The Money 20/20 Payments Race has become a tradition over the years. It consists of a competition where five teams, each with a different payment method (credit card, cash, devices, checks and crypto), race from the Money 20/20 HQ in New York to the main event at Las Vegas. The first to arrive, wins. It is a 2,500 mile race where competitors are only able to use their assigned payment method for their accommodation, transportation and food expenses.

After 6 days of travelling from coast to coast, Crypto Team was the winner for 2nd year in a row, however the development of the race sprouted an interesting insight: the result did not depend on the adoption of any given payment method but on the cohesion of the community around it. As Evan Faggart, senior editor at Bitsonline, states “The importance of community seems to be what makes any economy work — regardless of the money or payment methods used. And since crypto apparently has the strongest community of all, maybe this wild experiment can actually work, and improve the global economy while bringing everyone closer together.”

Click here for more information on the Money 20/20 Payments Race.

Blockchain the key to the future

Blockchain technology was one of the main topics at the event this year. Loved, feared and even underestimated by many, — regardless of your personal preference — the impact it had on 2018 was a game changer in the payments sector.

Interested in blockchain? Check out our whitepaper “Blockchain is the basis of your future digital transformation”.

As part of this wave of new cryptocurrencies using blockchain’s public ledger, Ripple XRP stands out as major player: a centralized crypto that teams-up with banks and boosts their cross border remittances within seconds. The hype around xRapid, the technology behind it, is such that it is currently been used by important institutions such as Banco Santander, PNC Financial Services and Western Union.

This rivalry between blockchain based transactions and traditional banks fueled the debate between David Schwartz, CTO of Ripple, and Esther Pigg, senior vice president of product strategy at FIS. According to Schwartz, there are 3 key reasons why blockchain is the right technology for building new payment systems:

  • Security. Blockchains are safe because every participant in it can enforce all system rules. This means that every user can personally verify their transactions and balance. On the other hand, banks work differently since they are the ones in charge of this, therefore users are obliged to trust them. If by any chance there is an error there is pretty much nothing that the user can do about it.
  • Reliability. The fundamentals that underlie blockchain are very simple. The last bitcoin system outage was in 2013 and it was due to a bug. After it was fixed, it has not had any further problems. All the available ledgers such as XRP, TRON and Ethereum have never had outages. Having a decentralized system is extremely reliable since there is no single responsible entity for it to go down.
  • Governance. Blockchains are governed by every single participant of the system. They don’t require centralized operators nor any kind of consortium, except to set the rules at the beginning or to change them.

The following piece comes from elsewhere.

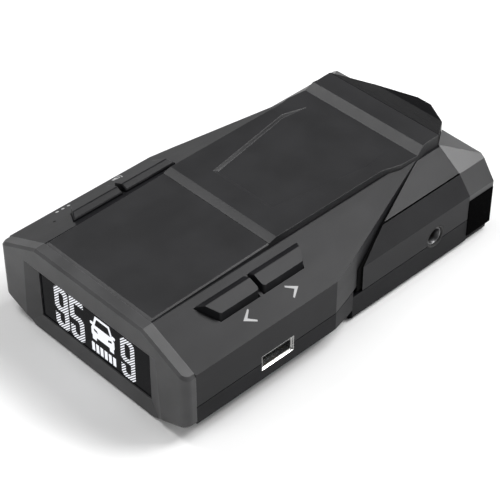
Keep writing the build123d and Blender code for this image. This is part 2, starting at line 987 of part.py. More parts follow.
# Ribbon from the display down to the board
ribbon_front = holder_front + holder_thickness + ribbon_thickness / 2
with BuildPart() as display_ribbon:
    with BuildSketch(Plane.YZ):
        with BuildLine():
            Polyline(
                (back(ribbon_front), ribbon_height),
                (back(board_front) - ribbon_rise, ribbon_height),
                (back(board_front) + ribbon_rise / 2, board_top + ribbon_thickness / 2),
                (back(board_front) + 2 * ribbon_rise, board_top + ribbon_thickness / 2),
            )
            offset(amount=ribbon_thickness / 2, side=Side.BOTH)
        make_face()
    extrude(amount=ribbon_half, both=True)
display_ribbon.part.label = "display_ribbon"
export_step(display_ribbon.part, "parts/display_ribbon.step")

# Sockets
with BuildPart() as usb_socket:
    with BuildSketch(Plane.YZ.offset(half_width - usb_inset)):
        with Locations((back(usb_place), usb_centre)):
            Rectangle(usb_width, usb_height)
    extrude(amount=-usb_length)
    with BuildSketch(Plane.YZ.offset(half_width - usb_inset)):
        with Locations((back(usb_place), usb_centre)):
            Rectangle(usb_width - 2 * usb_wall, usb_height - 2 * usb_wall)
    extrude(amount=usb_wall - usb_length, mode=Mode.SUBTRACT)
usb_socket.part.label = "usb_socket"
export_step(usb_socket.part, "parts/usb_socket.step")

with BuildPart() as usb_tongue:
    with BuildSketch(Plane.YZ.offset(half_width - usb_inset - tongue_recess)):
        with Locations((back(usb_place), usb_centre)):
            Rectangle(tongue_width, tongue_thickness)
    extrude(amount=tongue_recess + usb_wall - usb_length)
usb_tongue.part.label = "usb_tongue"
export_step(usb_tongue.part, "parts/usb_tongue.step")

jack_inner_face = tail_half - wall - jack_clearance
with BuildPart() as power_jack:
    with BuildSketch(Plane.YZ.offset(jack_inner_face)):
        with Locations((back(jack_place), jack_centre)):
            Rectangle(2 * jack_body_half, 2 * jack_body_half)
    extrude(amount=jack_body_inner - jack_inner_face)
    with BuildSketch(Plane.YZ.offset(jack_inner_face)):
        with Locations((back(jack_place), jack_centre)):
            Circle(jack_barrel)
    extrude(amount=tail_half - jack_inner_face)
    with BuildSketch(Plane.YZ.offset(tail_half)):
        with Locations((back(jack_place), jack_centre)):
            Circle(jack_bore)
    extrude(amount=-jack_depth, mode=Mode.SUBTRACT)
    with BuildSketch(Plane.YZ.offset(tail_half - jack_depth)):
        with Locations((back(jack_place), jack_centre)):
            Circle(contact_radius)
    extrude(amount=-contact_thickness, mode=Mode.SUBTRACT)
    mouth = power_jack.edges().filter_by(GeomType.CIRCLE)
    mouth = mouth.filter_by(lambda edge: edge.radius < jack_bore + 0.01)
    chamfer(mouth.sort_by(Axis.X)[-1], length=jack_countersink)
power_jack.part.label = "power_jack"
export_step(power_jack.part, "parts/power_jack.step")

with BuildPart() as jack_contact:
    with BuildSketch(Plane.YZ.offset(tail_half - jack_depth)):
        with Locations((back(jack_place), jack_centre)):
            Circle(contact_radius)
    extrude(amount=-contact_thickness)
jack_contact.part.label = "jack_contact"
export_step(jack_contact.part, "parts/jack_contact.step")

# Horn antenna, receiver board and laser module
with BuildPart() as horn_antenna:
    with Locations((0, back((horn_front + horn_end) / 2), board_top)):
        Box(2 * horn_half, horn_end - horn_front, horn_height, align=upright)
    with BuildSketch(cross(horn_end)):
        with Locations((0, board_top + horn_height / 2)):
            Rectangle(2 * (horn_half - horn_wall), horn_height - 2 * horn_wall)
    with BuildSketch(cross(horn_mouth)):
        with Locations((0, board_top + horn_height / 2)):
            Rectangle(guide_width, guide_height)
    loft(ruled=True, mode=Mode.SUBTRACT)
    with BuildSketch(cross(horn_mouth)):
        with Locations((0, board_top + horn_height / 2)):
            Rectangle(guide_width, guide_height)
    extrude(amount=guide_depth, mode=Mode.SUBTRACT)
horn_antenna.part.label = "horn_antenna"
export_step(horn_antenna.part, "parts/horn_antenna.step")

with BuildPart() as receiver_board:
    with Locations((0, back(horn_front + wall + receiver_length / 2), horn_top)):
        Box(2 * receiver_half, receiver_length, receiver_thickness, align=upright)
receiver_board.part.label = "receiver_board"
export_step(receiver_board.part, "parts/receiver_board.step")

laser_end = horn_end - wall
with BuildPart() as laser_module:
    with Locations((0, back(laser_end - laser_length / 2), horn_top)):
        Box(2 * laser_half, laser_length, laser_height, align=upright)
laser_module.part.label = "laser_module"
export_step(laser_module.part, "parts/laser_module.step")

with BuildPart() as laser_lens:
    with BuildSketch(cross(laser_end)):
        with Locations((0, horn_top + laser_height / 2)):
            Circle(laser_lens_radius)
    extrude(amount=-laser_lens_depth)
    fillet(laser_lens.faces().sort_by(Axis.Y)[-1].edges(), radius=laser_lens_depth / 2)
laser_lens.part.label = "laser_lens"
export_step(laser_lens.part, "parts/laser_lens.step")

# Loudspeaker on the floor, over its slots
with BuildPart() as speaker:
    with Locations((0, back(speaker_place), wall)):
        Cylinder(speaker_radius, speaker_height, align=upright)
        Cylinder(
            speaker_radius - speaker_rim,
            speaker_hollow,
            align=upright,
            mode=Mode.SUBTRACT,
        )
speaker.part.label = "speaker"
export_step(speaker.part, "parts/speaker.step")

# Screws
with BuildPart() as case_screws:
    for side in (-1, 1):
        for place in screw_places:
            with Locations((side * screw_half, back(place), screw_recess)):
                Cylinder(screw_head_radius, screw_head_height, align=upright)
                Cylinder(screw_radius, seam + screw_grip - screw_recess, align=upright)
                Box(
                    screw_head_radius,
                    screw_slot,
                    screw_slot,
                    align=upright,
                    mode=Mode.SUBTRACT,
                )
                Box(
                    screw_slot,
                    screw_head_radius,
                    screw_slot,
                    align=upright,
                    mode=Mode.SUBTRACT,
                )
case_screws.part.label = "case_screws"
export_step(case_screws.part, "parts/case_screws.step")

with BuildPart() as board_screws:
    for side in (-1, 1):
        for place in standoff_places:
            with Locations((side * standoff_half, back(place), board_top)):
                Cylinder(board_screw_head, board_screw_head_height, align=upright)
            with Locations((side * standoff_half, back(place), wall + panel_gap)):
                Cylinder(board_screw_radius, board_top - wall, align=upright)
board_screws.part.label = "board_screws"
export_step(board_screws.part, "parts/board_screws.step")
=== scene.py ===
"""Windscreen radar detector: finishes, printed marks, lit display and studio for the frame."""

import logging
import math
from dataclasses import dataclass
from enum import Enum

import bmesh
import bpy
from mathutils import Matrix, Vector
from mathutils.geometry import tessellate_polygon


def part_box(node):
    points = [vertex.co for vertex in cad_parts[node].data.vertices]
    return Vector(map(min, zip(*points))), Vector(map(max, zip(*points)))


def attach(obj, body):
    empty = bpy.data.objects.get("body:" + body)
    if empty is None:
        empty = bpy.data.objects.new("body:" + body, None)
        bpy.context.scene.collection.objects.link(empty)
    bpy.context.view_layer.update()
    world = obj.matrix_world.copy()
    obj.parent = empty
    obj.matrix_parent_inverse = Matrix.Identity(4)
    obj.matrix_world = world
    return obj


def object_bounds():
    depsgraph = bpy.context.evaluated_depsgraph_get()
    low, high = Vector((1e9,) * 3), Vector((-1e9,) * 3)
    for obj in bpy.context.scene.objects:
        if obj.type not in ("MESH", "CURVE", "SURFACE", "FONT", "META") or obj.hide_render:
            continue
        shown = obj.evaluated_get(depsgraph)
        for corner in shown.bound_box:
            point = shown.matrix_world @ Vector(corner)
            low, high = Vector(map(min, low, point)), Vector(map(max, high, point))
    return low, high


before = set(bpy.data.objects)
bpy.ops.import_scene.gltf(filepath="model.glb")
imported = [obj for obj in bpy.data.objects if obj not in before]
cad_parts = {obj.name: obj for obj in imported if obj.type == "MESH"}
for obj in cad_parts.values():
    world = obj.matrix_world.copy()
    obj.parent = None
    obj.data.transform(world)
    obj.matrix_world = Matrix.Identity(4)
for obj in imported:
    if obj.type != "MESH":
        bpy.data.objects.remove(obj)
cad_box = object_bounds()

MM = 0.001
CASE = "case"
ACROSS = Vector((1, 0, 0))
REARWARD = Vector((0, 1, 0))
UPWARD = Vector((0, 0, 1))
log = logging.getLogger("detector")

Point = tuple[float, float]
Colour = tuple[float, float, float]


class Grain(Enum):
    """How deep a moulded surface is textured."""

    SATIN = 0.006
    FINE = 0.014
    COARSE = 0.03


class Facing(Enum):
    """Which shoulder of the case a printed mark is on."""

    RIGHT = 1
    LEFT = -1


# ---------------------------------------------------------------- shader tools


class Term:
    """A number in a shader that adds Math nodes when it is used in an expression."""

    def __init__(self, tree: bpy.types.NodeTree, socket: bpy.types.NodeSocket) -> None:
        """Wrap an output socket.

        Args:
            tree: The node tree that the socket is in.
            socket: The output that holds the value.
        """
        self.tree = tree
        self.socket = socket

    def _math(self, operation: str, first: "Term | float", second: "Term | float") -> "Term":
        """Add one Math node.

        Args:
            operation: The Math node's operation.
            first: Left value.
            second: Right value.

        Returns:
            The result as a new term.
        """
        node = self.tree.nodes.new("ShaderNodeMath")
        node.operation = operation
        for slot, value in zip(node.inputs, (first, second)):
            if isinstance(value, Term):
                self.tree.links.new(value.socket, slot)
            else:
                slot.default_value = value
        return Term(self.tree, node.outputs[0])

    def __add__(self, other: "Term | float") -> "Term":
        """Sum."""
        return self._math("ADD", self, other)

    __radd__ = __add__

    def __sub__(self, other: "Term | float") -> "Term":
        """Difference."""
        return self._math("SUBTRACT", self, other)

    def __rsub__(self, other: float) -> "Term":
        """Difference with a number on the left."""
        return self._math("SUBTRACT", other, self)

    def __mul__(self, other: "Term | float") -> "Term":
        """Product."""
        return self._math("MULTIPLY", self, other)

    __rmul__ = __mul__

    def ramp(self, low: float, high: float) -> "Term":
        """Smooth step from 0 at low to 1 at high.

        Args:
            low: Value that gives 0.
            high: Value that gives 1.

        Returns:
            The stepped value.
        """
        node = self.tree.nodes.new("ShaderNodeMapRange")
        node.interpolation_type = "SMOOTHSTEP"
        self.tree.links.new(self.socket, node.inputs["Value"])
        node.inputs["From Min"].default_value = low
        node.inputs["From Max"].default_value = high
        return Term(self.tree, node.outputs["Result"])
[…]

As for Pigg, her main concern focused on establishing the real added value that blockchain offers. Her argument started with the question: what problem does blockchain solve that cannot be solved with existing payment platforms equally as well?

According to Pigg, blockchain’s ability to reduce costs are overstated, in reference to the statements from Western Union’s CEO that its blockchain pilot with Ripple did not produce financial benefits for the company. Also, she emphasized the significant administrative and infrastructural costs that are needed in maintaining a blockchain.

This was a fascinating debate, highlighting very different perspectives about blockchain. Indeed, overall, the debate ended in a draw between them, according to votes from the audience.

Technology is changing everything

This was an excellent event, which brought together many of the industry’s leading players. In leaving Las Vegas, I thought about how technology is changing everything – software is here, there, and everywhere. Its impact is fundamentally changing an industry before our eyes. Here at Belatrix, we’re proud to be embracing this change, and are excited for the future.